One has to wonder just how far into the Core the Empire's hyperspace routes went... and if Pellaeon shared all of them with Han & Leia. I believe it stated that the Empire had routes through the core, but they definitely had routes into the core as well (see: Ebaq 9). Perhaps there's been an Admiral Daala-esque force chilling next to the Black Hole for decades.
Galaxy =/= universe. Yes, the universe revolves around Kyle Katarn - but the GFFA and other galaxies follow a complicated series of epicycles to make it *appear* otherwise. Kyle installed the epicycles himself. Now, people have to come up with more creative methods of running from Kyle than "flee the center of the universe!", thus making the hunt more interesting.
I guess it's a blackhole then. Until DNT I was under the impression is was simply a exponentially greater number of stars and celestial bodies packed in tighter and tighter until hyperspace travel became theoretically improbable to function. This was from some the earliest "Core" references (WEG perhaps?) Now my guess would be that everyone "knows" there is a blackhole at the exact center...just no one has ever gotten there...or atleast returned from it. Now correct me if I'm wrong astrophysicians...but if there is a super-blackhole at the center of each galaxy...wouldn't that warrant a MASSIVE "void" in the most prominent gravitational reach of the blackhole? There certainly would be a clustering, but then you'd break through into empty space...of course at that point, your doomed, but still...There should be a void inside the deep core thousands of lightyears in size...a hollow center as it were.
Not thousands of lightyears in size... Depends on the mass of the black hole, but at least in our galactic core there are stars far less than a light year from the black hole on orbits whose completion takes only a few decades. One should theoretically get very close to the black hole and still be able to escape.

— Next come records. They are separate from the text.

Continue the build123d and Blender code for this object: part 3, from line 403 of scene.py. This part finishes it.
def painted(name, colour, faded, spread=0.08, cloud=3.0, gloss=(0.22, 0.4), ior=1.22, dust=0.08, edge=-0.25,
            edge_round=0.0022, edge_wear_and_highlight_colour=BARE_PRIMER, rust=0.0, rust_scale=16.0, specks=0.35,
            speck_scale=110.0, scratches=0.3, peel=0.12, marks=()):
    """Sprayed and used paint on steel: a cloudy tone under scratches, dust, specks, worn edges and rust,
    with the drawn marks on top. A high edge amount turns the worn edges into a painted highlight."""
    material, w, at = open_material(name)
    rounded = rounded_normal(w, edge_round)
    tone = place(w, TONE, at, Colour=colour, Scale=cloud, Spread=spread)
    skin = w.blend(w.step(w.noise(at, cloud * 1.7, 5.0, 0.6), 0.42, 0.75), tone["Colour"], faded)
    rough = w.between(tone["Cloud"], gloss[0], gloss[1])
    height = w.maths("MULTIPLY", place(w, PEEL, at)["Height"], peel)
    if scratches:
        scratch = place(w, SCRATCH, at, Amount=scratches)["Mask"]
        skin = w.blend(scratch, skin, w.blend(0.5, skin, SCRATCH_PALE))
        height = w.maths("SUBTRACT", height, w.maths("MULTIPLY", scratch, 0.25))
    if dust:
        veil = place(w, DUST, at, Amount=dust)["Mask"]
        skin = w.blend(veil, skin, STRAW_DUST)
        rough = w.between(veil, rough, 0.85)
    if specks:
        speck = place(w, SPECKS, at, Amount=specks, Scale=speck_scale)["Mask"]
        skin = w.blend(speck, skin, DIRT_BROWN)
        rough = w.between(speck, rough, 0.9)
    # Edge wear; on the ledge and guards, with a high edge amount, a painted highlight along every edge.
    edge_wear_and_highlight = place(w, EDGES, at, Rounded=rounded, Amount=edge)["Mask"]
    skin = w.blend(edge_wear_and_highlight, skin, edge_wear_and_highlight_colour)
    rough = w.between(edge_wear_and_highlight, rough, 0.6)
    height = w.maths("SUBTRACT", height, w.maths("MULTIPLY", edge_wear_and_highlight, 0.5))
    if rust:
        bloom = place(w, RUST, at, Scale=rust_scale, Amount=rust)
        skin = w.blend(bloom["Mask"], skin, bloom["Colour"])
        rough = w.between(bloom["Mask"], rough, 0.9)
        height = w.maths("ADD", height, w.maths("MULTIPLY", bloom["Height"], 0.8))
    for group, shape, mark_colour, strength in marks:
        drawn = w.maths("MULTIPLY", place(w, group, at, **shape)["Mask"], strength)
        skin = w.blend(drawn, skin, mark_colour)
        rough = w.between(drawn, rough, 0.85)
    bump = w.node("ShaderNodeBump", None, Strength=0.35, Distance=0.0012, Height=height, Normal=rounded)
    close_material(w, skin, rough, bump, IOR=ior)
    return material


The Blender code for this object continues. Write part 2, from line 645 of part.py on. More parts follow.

Well, if I remeber correctly, the mass of a black hole is not the same as it's actual size, being many times greater, but I can't recall exactly....
The actual size is relatively small except in the case of supermassive - billions of times more massive the Sun - black holes whose event horizon is so large that they supposedly could swallow a whole star, when even the black hole in the center of our galaxy could not.
You're basically right. Spiral galaxies are likely to have singularities at the center, but it's also true that matter is packed in more and more densely as one travels closer to the center. In the case of our galaxy (which is a spiral just like the GFFA), the middle 25% or so probably should not be able to support life because the superclusters of stars are just too dense (dense by space standards, that is, which is a very different thing from what we think of as dense in everyday life ). I was pleased that they eventually stopped making maps that showed Coruscant right at or around the center of the galaxy and moved Coruscant a little further off-center, but it's still not far enough out to be believable as a habitable planet and solar system, IMO. This is one of many reasons why I believe Star Wars should be considered fantasy and not true science fiction, because the science is so off much of the time. As much as I hate to admit it, KJA was somewhat better than most of the other authors in trying to keep things scientifically feasible.
Um, he blew up suns by firing radiation energy into them, energy that still survived the thouands of klicks it took from launch to target, that still had cohesion as it entered the furnace atmosphere. Still, aside from his teen writing, his Academy trilogy was well written.
Yeah, I thought so. There's also the fact that the SMBH's in most galaxies are in not active, or something like that, which means they are not consuming anything and would make it a lot less visible since it wouldn't have the accretion disk nor all that other stuff around it. Regarding Coruscant's position: Let's remember we always see a 2D map, we don't know how far above the Galactic plane it is, so there's a potential for scientific reality there.
I know...somewhere...early in EU...Coruscant was located in the Colonies...I just can't find it again, and it's driving me nuts. I remember vividly that Coruscant became the galactic center because it was the main hub between the core worlds and the first "colonies"...it was the hub ever since. But yes, Coruscant in the center of the galaxy was simplistic to say the least.
I don't believe it was ever said in any source that Coruscant was the *literal* center of the galaxy, merely that galactic coordinates were centered on its location.